A concrete example: one person walks in the door and immediately gets hit with, “Why is the kitchen a mess?” instead of “How was your day?” That kind of greeting trains the other person to brace for impact every time they come home. Another example: one spouse keeps making “funny” comments about the other’s weight, spending habits, or cooking. It’s not funny if the other person flinches.
The fix is simple, not easy: speak to your spouse like someone you want close to you. Not perfect, not fake, just respectful. The quickest way to destroy warmth is to turn your partner into an opponent.
Refusing to Grow Up at the Same Time
A marriage breaks when two people stop adapting. Sometimes one person matures and the other stays stuck. Sometimes both get stuck in old habits that once worked in dating but fail badly in long-term life.

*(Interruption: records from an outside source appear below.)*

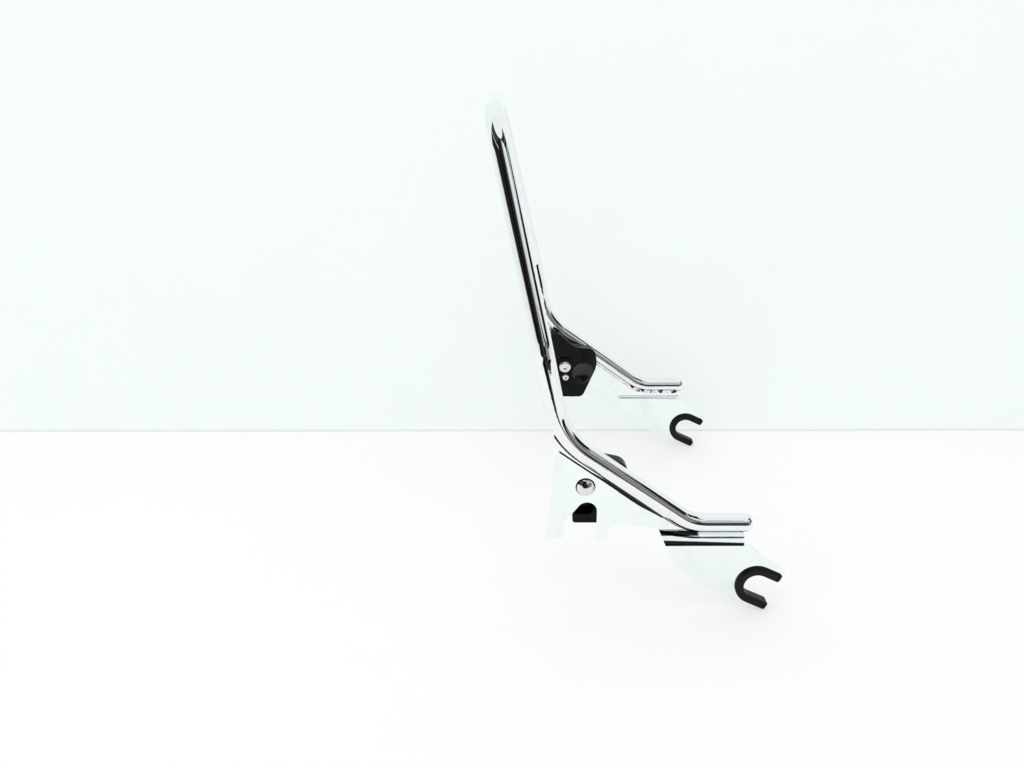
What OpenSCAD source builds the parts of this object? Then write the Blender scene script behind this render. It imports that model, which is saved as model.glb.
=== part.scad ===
// Detachable one-piece sissy bar for a motorbike, in millimetres.
// The origin lies on the common axis of the two front docks, midway between the side plates.
// +X points to the front of the bike, +Y to its left and +Z up.

/* [Bar] */
// Diameter of the round bar
bar_d = 15.4; // [13:0.1:18]
// Distance between the axes of the two rails
rail_spacing = 292; // [262:1:330]
// Height of the rails above the dock axis
rail_z = 53.6; // [50:0.1:60]
// Place of the rails' front faces, measured forwards from the dock axis
rail_front_x = -6.5; // [-12:0.5:2]
// Radius that rounds the edge of each rail's front face
rail_end_round = 5.6; // [1:0.1:6.4]
// Place of the front bend's corner
front_bend_x = -56.2; // [-62:0.1:-50]
// Centreline radius of the front bend
front_bend_r = 37; // [25:1:60]
// Rise of the sloping rail, in degrees above level
slope_angle = 36; // [30:0.5:42]
// Length of the sloping rail between the corners of its bends
slope_length = 128.9; // [122:0.1:150]
// Centreline radius of the rear bend
rear_bend_r = 65; // [45:1:80]
// Backward lean of the lower leg, in degrees
lower_leg_lean = 11.6; // [6:0.1:16]
// Length of the lower leg between the corners of its bends
lower_leg_length = 70; // [50:1:110]
// Centreline radius of the kink where the leg turns inboard
kink_r = 40; // [25:1:80]
// Backward lean of the upper leg, in degrees
upper_leg_lean = 12.7; // [6:0.1:18]
// Height of the crossbar's axis above the dock axis
top_z = 359.2; // [300:1:460]
// Width between the two top corners, measured on the centreline
top_width = 162; // [120:1:220]
// Centreline radius of the top bends
top_bend_r = 42; // [28:1:50]

/* [Side plates] */
// Thickness of the plates
plate_t = 5; // [3:0.5:6]
// Sideways step between the upper and the lower part of each plate
joggle = 10; // [6:0.5:14]
// Height at which the step begins on the outer face
joggle_top_z = 45.6; // [44:0.1:47]
// Height at which the step ends on the outer face
joggle_low_z = 37.5; // [36:0.1:40]
// Depth of the plate's top edge below the rail's axis
plate_top_drop = 4.5; // [3:0.1:6]
// Clearance between the plate's coped edge and the rail
cope_gap = 0.1; // [0.05:0.05:0.3]
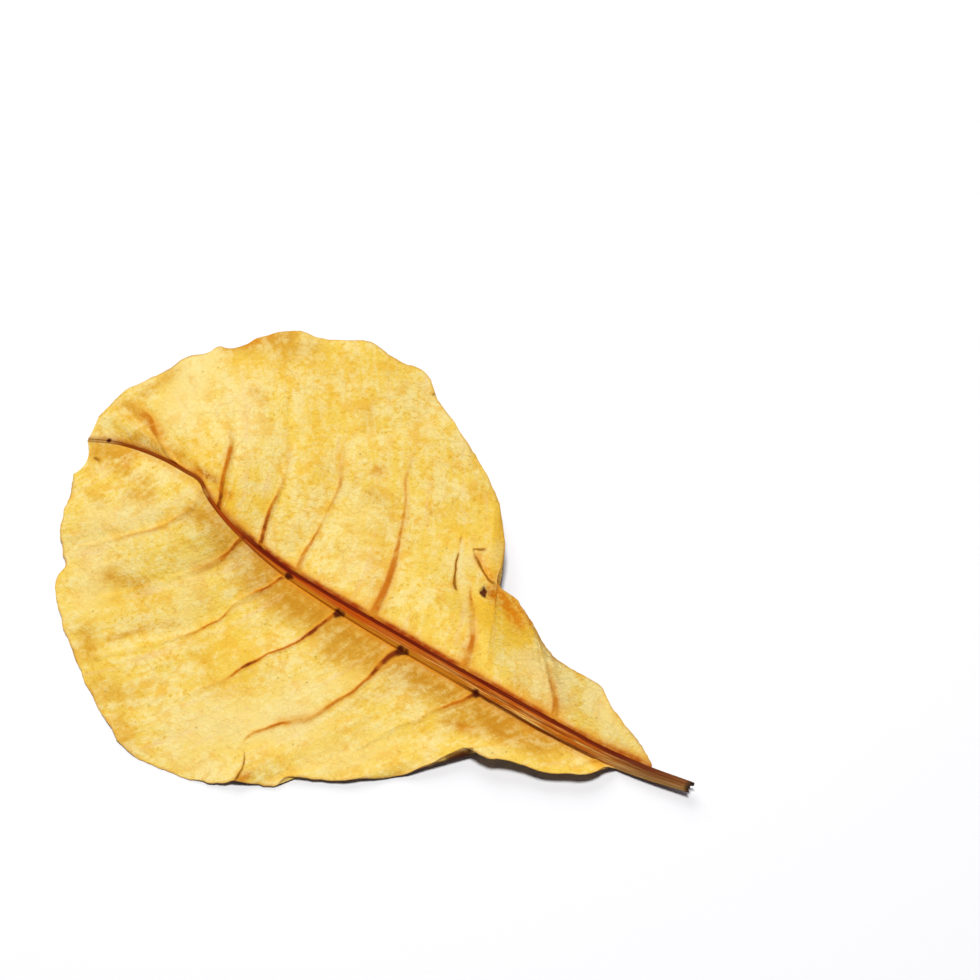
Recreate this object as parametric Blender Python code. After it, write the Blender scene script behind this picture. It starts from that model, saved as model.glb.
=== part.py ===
"""A dried Indian almond leaf, lying with its underside up.

One solid: the short stalk, the midrib that goes on from it as a raised rib,
the side veins as low ridges, and the thin waved blade.

+X runs from the cut stalk to the tip, +Y to the half with the pleat, +Z up.
The origin is on the surface that the leaf lies on, under the middle of its box.
"""
import bpy
import bmesh
import numpy as np

MM = 0.001

# Driving sizes in mm
BLADE = 0.8                # thickness of the blade, measured upright
VEIN_HALF_WIDTH = 0.9      # at the midrib
VEIN_END_HALF_WIDTH = 0.7  # at the margin
VEIN_HEIGHT = 0.6
VEIN_END_HEIGHT = 0.12
BULGE = 1.0                # rise of the blade between two veins
FULL_BULGE_ROOM = 20       # two veins this far apart have the full bulge between them
MARGIN_WAVE = 0.5
FLOOR_BLEND = 1.0          # height over which the low part of the blade curves up
CLEARANCE = 0.5            # of that low part above the surface, between the rests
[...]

One common version: one partner avoids every hard conversation because conflict feels uncomfortable. So nothing gets resolved. Another version: one spouse expects the other to manage their emotions, their schedule, and their self-esteem like a full-time support staff.
That’s not romance. That’s dependency.
Marriage requires adult behavior under pressure. That means owning your part, apologizing without excuses, and changing your habits when they damage the relationship. It also means tolerating discomfort long enough to solve a real problem.
Example: if you get defensive every time your spouse criticizes something, you may be making it impossible for them to tell you the truth. Example: if you know you shut down during conflict, you need to learn how to stay present for 10 more minutes instead of disappearing into silence and calling it “needing space.”
A strong marriage is not two perfect people. It’s two people who can take feedback without turning it into a courtroom drama.
The marriages that last aren’t the ones with no problems. They’re the ones where both people keep choosing repair over pride.